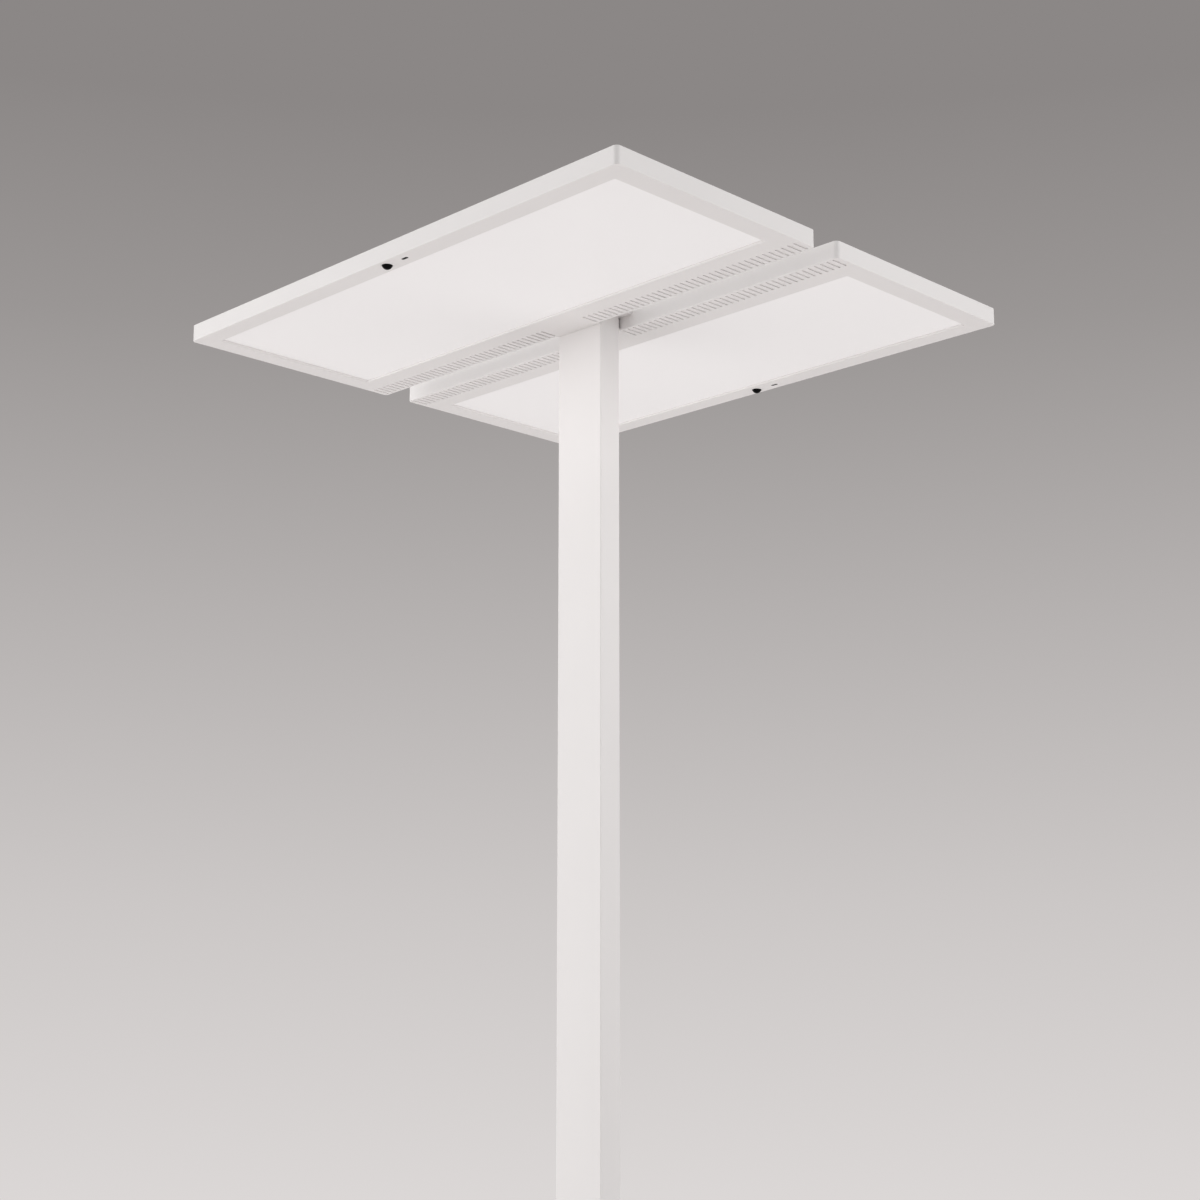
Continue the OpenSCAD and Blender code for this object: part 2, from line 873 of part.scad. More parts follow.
module spring(side) {
    cap_back = button_cap_t - panel_t - button_proud;
    color(steel)
    into_column(panel_z)
        at_button(side, cap_back)
            difference() {
                cylinder(r = spring_r, h = guide_start - cap_back);
                translate([0, 0, -over])
                    cylinder(r = spring_r - spring_w, h = guide_start - cap_back + 2 * over);
            }
}

module brighter_spring() {
    spring(1);
}

module dimmer_spring() {
    spring(-1);
}

// ---------------------------------------------------------------- head carrier

module head_carrier() {
    color(white)
    difference() {
        translate([0, 0, column_top_z])
            plate(carrier_l, head_gap + 2 * carrier_reach, carrier_r, carrier_t);
        at_channels(column_top_z + carrier_t)
            sunk_hole(m6_r, carrier_t, m6_head_r, m6_head_h);
        both_heads()
            at(carrier_posts, cover_w)
                sunk_hole(m5_r, carrier_t, m5_head_r, m5_head_h);
    }
}

module carrier_screws() {
    color(steel)
    at_channels(column_top_z + carrier_t)
        sunk_screw(m6_r, carrier_screw_l, m6_head_r, m6_head_h);
}

module head_screws() {
    color(steel)
    both_heads()
        at(carrier_posts, cover_w)
            sunk_screw(m5_r, m5_l, m5_head_r, m5_head_h);
}

// Cover between the heads, over the carrier's screws
module carrier_cap() {
    color(white)
    translate([0, 0, column_top_z + carrier_t])
        plate(carrier_l, head_gap + 2 * shell_t, window_r, cover_t);
}

// ---------------------------------------------------------------- heads

// Plan of the rows of slots; the same rows are in the housing and in the top cover
module slot_rows() {
    for (side = [-1, 1], i = [0 : slot_count - 1])
        translate([side * (slot_start + i * slot_pitch), slot_inset + slot_l / 2])
            slot_outline(slot_l, slot_w);
}

module housing() {
    color(white)
    difference() {
        union() {
            difference() {
                translate([0, head_w / 2, 0])
                    soft_plate(head_l, head_w, head_corner_r, head_t, head_edge_r);
                translate([0, head_w / 2, shell_t])
                    plate(head_l - 2 * shell_t, head_w - 2 * shell_t, head_corner_r - shell_t, head_t);
            }
            translate([0, window_mid, shell_t / 2])
                plate(rib_l, rib_d, window_r, heat_plate_w - shell_t / 2);
            at(plate_posts, shell_t / 2)
                cylinder(r = m3_post_r, h = heat_plate_w - shell_t / 2);
            at(cover_posts, shell_t / 2)
                cylinder(r = m3_post_r, h = cover_w - shell_t / 2);
            at(driver_posts, shell_t / 2)
                cylinder(r = m3_post_r, h = driver_lift - shell_t / 2);
            at(sensor_posts, shell_t / 2)
                cylinder(r = sensor_post_r, h = sensor_board_w - shell_t / 2);
            at(carrier_posts, shell_t / 2)
                cylinder(r = post_r, h = carrier_w - shell_t / 2);
        }
        translate([0, window_mid, diffuser_recess])
            plate(pocket_l, pocket_d, window_r, head_t);
        translate([0, window_mid, -over])
            plate(window_l, window_d, window_r, head_t);
        translate([0, 0, -over])
            linear_extrude(shell_t + 2 * over)
                slot_rows();
        translate([0, sensor_v, -over])
            cylinder(r = lens_r + thread_gap, h = shell_t + 2 * over);
        translate([sensor_spacing, sensor_v, -over])
            linear_extrude(shell_t + 2 * over)
                rotate(90)
                    slot_outline(daylight_l + 2 * thread_gap, daylight_w + 2 * thread_gap);
        translate([-carrier_l / 2 - fit_gap, -over, carrier_w])
            cube([carrier_l + 2 * fit_gap, shell_t + 2 * over, head_t]);
        translate([0, -over, bush_w])
            rotate([-90, 0, 0])
                cylinder(r = bush_r, h = shell_t + 2 * over);
        at(plate_posts, heat_plate_w - m3_l)
            cylinder(r = m3_r + thread_gap, h = m3_l + over);
        at(cover_posts, cover_w - m3_l)
            cylinder(r = m3_r + thread_gap, h = m3_l + over);
        at(driver_posts, shell_t)
            cylinder(r = m3_r + thread_gap, h = driver_lift);
        at(sensor_posts, shell_t)
            cylinder(r = m3_r + thread_gap, h = sensor_board_w);
        at(carrier_posts, carrier_w - m5_l + over)
            cylinder(r = m5_r + thread_gap, h = m5_l);
    }
}

module diffuser() {
    color(opal)
    translate([0, window_mid, diffuser_recess])
        plate(stack_l, stack_d, window_r, diffuser_t);
}

module light_guide() {
    color([0.85, 0.90, 0.92])
    translate([0, window_mid, guide_w])
        plate(stack_l, stack_d, window_r, guide_t);
}

module reflector() {
    color([0.97, 0.97, 0.97])
    translate([0, window_mid, reflector_w])
        plate(stack_l, stack_d, window_r, reflector_t);
}

// Two boards on edge against the rib, shining into the long sides of the light guide
module led_strips() {
    color(board_green)
    for (side = [-1, 1])
        translate([0, window_mid + side * (pocket_d - strip_t) / 2,
            (diffuser_recess + heat_plate_w) / 2])
            cube([window_l, strip_t, heat_plate_w - diffuser_recess], center = true);
}

module heat_plate() {
    color(alu)
    difference() {
        translate([0, window_mid, heat_plate_w])
            plate(rib_l, heat_plate_d, board_r, heat_plate_t);
        at(plate_posts, heat_plate_w - over)
            cylinder(r = m3_r + thread_gap, h = heat_plate_t + 2 * over);
    }
}

module uplight_boards() {
    color([0.92, 0.93, 0.92])
    for (side = [-1, 1])
        translate([side * (board_l + board_gap) / 2, window_mid, uplight_board_z]) {
            plate(board_l, board_w, board_r, board_t);
            for (i = [0 : led_columns - 1], j = [0 : led_rows - 1])
                translate([(i - (led_columns - 1) / 2) * board_l / led_columns,
                    (j - (led_rows - 1) / 2) * board_w / led_rows, board_t + led_h / 2])
                    cube([led_w, led_w, led_h], center = true);
        }
}

module uplight_pane() {
    color(opal)
    translate([0, window_mid, pane_w]) {
        plate(uplight_l + 2 * pane_rim_w, uplight_w + 2 * pane_rim_w, pane_r, pane_rim_t);
        plate(uplight_l - 2 * fit_gap, uplight_w - 2 * fit_gap, pane_r, pane_rim_t + cover_t);
    }
}

module top_cover() {
    color(white)
    difference() {
        translate([0, head_w / 2, cover_w])
            plate(head_l - 2 * shell_t - 2 * fit_gap, head_w - 2 * shell_t - 2 * fit_gap,
                head_corner_r - shell_t, cover_t);
        translate([0, window_mid, cover_w - over])
            plate(uplight_l, uplight_w, pane_r + fit_gap, cover_t + 2 * over);
        translate([0, 0, cover_w - over])
            linear_extrude(cover_t + 2 * over)
                slot_rows();
        at(cover_posts, head_t)
            sunk_hole(m3_r, cover_t, m3_head_r, m3_head_h);
    }
}

// Flat metal case with a mounting tab at each end; it starts at x = 0
module cased_unit(l) {
    difference() {
        union() {
            translate([0, driver_v - driver_w / 2, driver_lift])
                cube([l, driver_w, driver_h]);
            translate([-tab_l, tab_v - tab_w / 2, driver_lift])
                cube([l + 2 * tab_l, tab_w, tab_t]);
        }
        for (x = [-tab_l / 2, l + tab_l / 2])
            translate([x, tab_v, driver_lift - over])
                cylinder(r = m3_r + thread_gap, h = tab_t + 2 * over);
    }
}

module driver() {
    color(alu)
    translate([driver_start, 0, 0])
        cased_unit(driver_l);
}

module controller() {
    color(opal)
    translate([-driver_start - sensing_unit_l, 0, 0])
        cased_unit(sensing_unit_l);
}

// Board with the presence sensor's can and the light sensor under it
module sensor_board() {
    can_r = 0.6 * lens_r;
    can_z = shell_t + lens_flange_w;
    color(board_green)
    difference() {
        union() {
            translate([sensor_board_x, sensor_v, sensor_board_w])
                plate(sensor_board_l, sensor_board_d, board_r, board_t);
            translate([0, sensor_v, can_z])
                cylinder(r = can_r, h = sensor_board_w - can_z + board_t / 2);
            translate([sensor_spacing, sensor_v, sensor_board_w])
                cube([daylight_w, daylight_w, board_t], center = true);
        }
        at(sensor_posts, sensor_board_w - over)
            cylinder(r = m3_r + thread_gap, h = board_t + 2 * over);
    }
}

// Thin domed lens, seated in the floor of the housing by its flange
module presence_lens() {
    dome_r = (lens_r * lens_r + lens_dome_h * lens_dome_h) / (2 * lens_dome_h);
    color(black)
    translate([0, sensor_v, 0])
        difference() {
            union() {
                cylinder(r = lens_r, h = shell_t);
                translate([0, 0, shell_t])
                    cylinder(r = lens_r + lens_flange_w, h = lens_t);
                intersection() {
                    translate([0, 0, dome_r - lens_dome_h])
                        sphere(dome_r);
                    translate([0, 0, -lens_dome_h])
                        cylinder(r = lens_r, h = lens_dome_h);
                }
            }
            cylinder(r = lens_r - lens_t, h = shell_t + lens_t + over);
        }
}

module light_sensor() {
    color(black)
    translate([sensor_spacing, sensor_v, 0]) {
        linear_extrude(shell_t)
            rotate(90)
                slot_outline(daylight_l, daylight_w);
        translate([0, 0, shell_t])
            linear_extrude(lens_t)
                rotate(90)
                    slot_outline(daylight_l + 2 * lens_flange_w, daylight_w + 2 * lens_flange_w);
    }
}

// Strip of fleece over each row of slots
module dust_screens() {
    row_l = (slot_count - 1) * slot_pitch + slot_w;
    row_mid = slot_start + (slot_count - 1) * slot_pitch / 2;
    color([0.80, 0.80, 0.79])
    for (side = [-1, 1])
        translate([side * row_mid, slot_inset + slot_l / 2, shell_t])
            plate(row_l + 2 * screen_edge, slot_l + 2 * screen_edge, board_r, screen_t);
}

// ---------------------------------------------------------------- small screws

module cover_screws() {
    color(steel)
    both_heads()
        at(cover_posts, head_t)
            sunk_screw(m3_r, cover_t + m3_l - fit_gap, m3_head_r, m3_head_h);
}

module heat_plate_screws() {
    color(steel)
    both_heads()
        at(plate_posts, heat_plate_w + heat_plate_t)
            pan_screw(m3_r, m3_l, m3_head_r, m3_head_h);
}

module driver_screws() {
    color(steel)
    both_heads()
        at(driver_posts, driver_lift + tab_t)
            pan_screw(m3_r, driver_lift + tab_t - shell_t - fit_gap, m3_head_r, m3_head_h);
}

// Screws of the control board and of the two sensor boards
module board_screws() {
    color(steel) {
        into_column(panel_z)
            for (side = [-1, 1])
                translate([0, side * board_screw_z, panel_depth + control_board_t])
                    pan_screw(m3_r, m3_l, m3_head_r, m3_head_h);
        both_heads()
            at(sensor_posts, sensor_board_w + board_t)
                pan_screw(m3_r, m3_l, m3_head_r, m3_head_h);
    }
}

// ---------------------------------------------------------------- the lamp

base_plate();
base_glides();
base_screws();
column();
mains_inlet();
inlet_pins();
mains_cable();
junction_block();
head_cables();
cable_bushes();
control_panel();
control_board();
push_switches();
control_cable();
panel_screws();
board_screws();
brighter_button();
dimmer_button();
brighter_spring();
dimmer_spring();
head_carrier();
carrier_screws();
head_screws();
carrier_cap();
front() housing();  // front_housing
rear() housing();  // rear_housing
front() diffuser();  // front_diffuser
rear() diffuser();  // rear_diffuser
front() light_guide();  // front_light_guide
rear() light_guide();  // rear_light_guide
front() reflector();  // front_reflector
rear() reflector();  // rear_reflector
front() led_strips();  // front_led_strips
rear() led_strips();  // rear_led_strips
front() heat_plate();  // front_heat_plate
rear() heat_plate();  // rear_heat_plate
front() uplight_boards();  // front_uplight_boards
rear() uplight_boards();  // rear_uplight_boards
front() uplight_pane();  // front_uplight_pane
rear() uplight_pane();  // rear_uplight_pane
front() top_cover();  // front_top_cover
rear() top_cover();  // rear_top_cover
front() driver();  // front_driver
rear() driver();  // rear_driver
front() controller();  // front_controller
rear() controller();  // rear_controller
front() sensor_board();  // front_sensor_board
rear() sensor_board();  // rear_sensor_board
front() presence_lens();  // front_presence_lens
rear() presence_lens();  // rear_presence_lens
front() light_sensor();  // front_light_sensor
rear() light_sensor();  // rear_light_sensor
front() dust_screens();  // front_dust_screens
rear() dust_screens();  // rear_dust_screens
cover_screws();
heat_plate_screws();
driver_screws();
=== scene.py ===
import math

import bmesh
import bpy
from mathutils import Matrix, Vector


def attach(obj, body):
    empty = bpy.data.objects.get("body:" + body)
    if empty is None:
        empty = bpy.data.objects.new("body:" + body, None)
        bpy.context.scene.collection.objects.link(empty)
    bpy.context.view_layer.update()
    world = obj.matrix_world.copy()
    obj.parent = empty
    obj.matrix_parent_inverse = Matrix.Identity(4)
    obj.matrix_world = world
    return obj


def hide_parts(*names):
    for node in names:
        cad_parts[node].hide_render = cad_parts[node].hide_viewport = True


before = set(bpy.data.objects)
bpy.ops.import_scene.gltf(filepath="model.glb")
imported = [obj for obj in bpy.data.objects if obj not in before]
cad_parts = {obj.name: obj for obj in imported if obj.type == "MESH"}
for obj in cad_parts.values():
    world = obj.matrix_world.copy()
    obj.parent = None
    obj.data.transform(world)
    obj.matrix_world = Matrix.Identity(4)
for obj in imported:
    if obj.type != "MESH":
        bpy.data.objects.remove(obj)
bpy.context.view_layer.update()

scene = bpy.context.scene
scene.view_settings.view_transform = "Standard"


# ------------------------------------------------------------------ camera
# The photograph is taken from chest height, from in front of the right-hand
# corner, and looks up at the underside of the two heads.

camera_turn, camera_tilt = 45, 10.02

view = bpy.data.cameras.new("camera")
view.sensor_width = 36
view.lens = 58.8
view.shift_y = 0.05
view.clip_end = 200
camera = bpy.data.objects.new("camera", view)
camera.location = (1.7995, -1.7783, 1.0328)
camera.rotation_euler = (math.radians(90 + camera_tilt), 0, math.radians(camera_turn))
scene.collection.objects.link(camera)
scene.camera = camera


# ------------------------------------------------------------------ studio
# A round pale floor in an even grey room that darkens upwards, lit all round,
# with broad soft lamps at both sides and above, and pale cards on the floor.

def srgb(red, green, blue):
    """A colour as a screen shows it, 0 to 255, in the linear values that nodes take."""
    def linear(value):
        value = value / 255
        return value / 12.92 if value <= 0.04045 else ((value + 0.055) / 1.055) ** 2.4
    return (linear(red), linear(green), linear(blue), 1)


def step(tree, kind, inputs=None, **settings):
    """Adds a node; each input is given a value or another node's output."""
    node = tree.nodes.new(kind)
    for name, value in settings.items():
        setattr(node, name, value)
    for key, value in (inputs or {}).items():
        if isinstance(value, bpy.types.NodeSocket):
            tree.links.new(value, node.inputs[key])
        else:
            node.inputs[key].default_value = value
    return node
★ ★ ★
■ What the task asks ■
Extract the run of lines that opens with the line containing "in imported if" and closes with the line containing "return (linear(red), linear(green), linear(blue), 1)"; reproduce it exactly and add nothing.

■ Worked answer ■
cad_parts = {obj.name: obj for obj in imported if obj.type == "MESH"}
for obj in cad_parts.values():
    world = obj.matrix_world.copy()
    obj.parent = None
    obj.data.transform(world)
    obj.matrix_world = Matrix.Identity(4)
for obj in imported:
    if obj.type != "MESH":
        bpy.data.objects.remove(obj)
bpy.context.view_layer.update()

scene = bpy.context.scene
scene.view_settings.view_transform = "Standard"


# ------------------------------------------------------------------ camera
# The photograph is taken from chest height, from in front of the right-hand
# corner, and looks up at the underside of the two heads.

camera_turn, camera_tilt = 45, 10.02

view = bpy.data.cameras.new("camera")
view.sensor_width = 36
view.lens = 58.8
view.shift_y = 0.05
view.clip_end = 200
camera = bpy.data.objects.new("camera", view)
camera.location = (1.7995, -1.7783, 1.0328)
camera.rotation_euler = (math.radians(90 + camera_tilt), 0, math.radians(camera_turn))
scene.collection.objects.link(camera)
scene.camera = camera


# ------------------------------------------------------------------ studio
# A round pale floor in an even grey room that darkens upwards, lit all round,
# with broad soft lamps at both sides and above, and pale cards on the floor.

def srgb(red, green, blue):
    """A colour as a screen shows it, 0 to 255, in the linear values that nodes take."""
    def linear(value):
        value = value / 255
        return value / 12.92 if value <= 0.04045 else ((value + 0.055) / 1.055) ** 2.4
    return (linear(red), linear(green), linear(blue), 1)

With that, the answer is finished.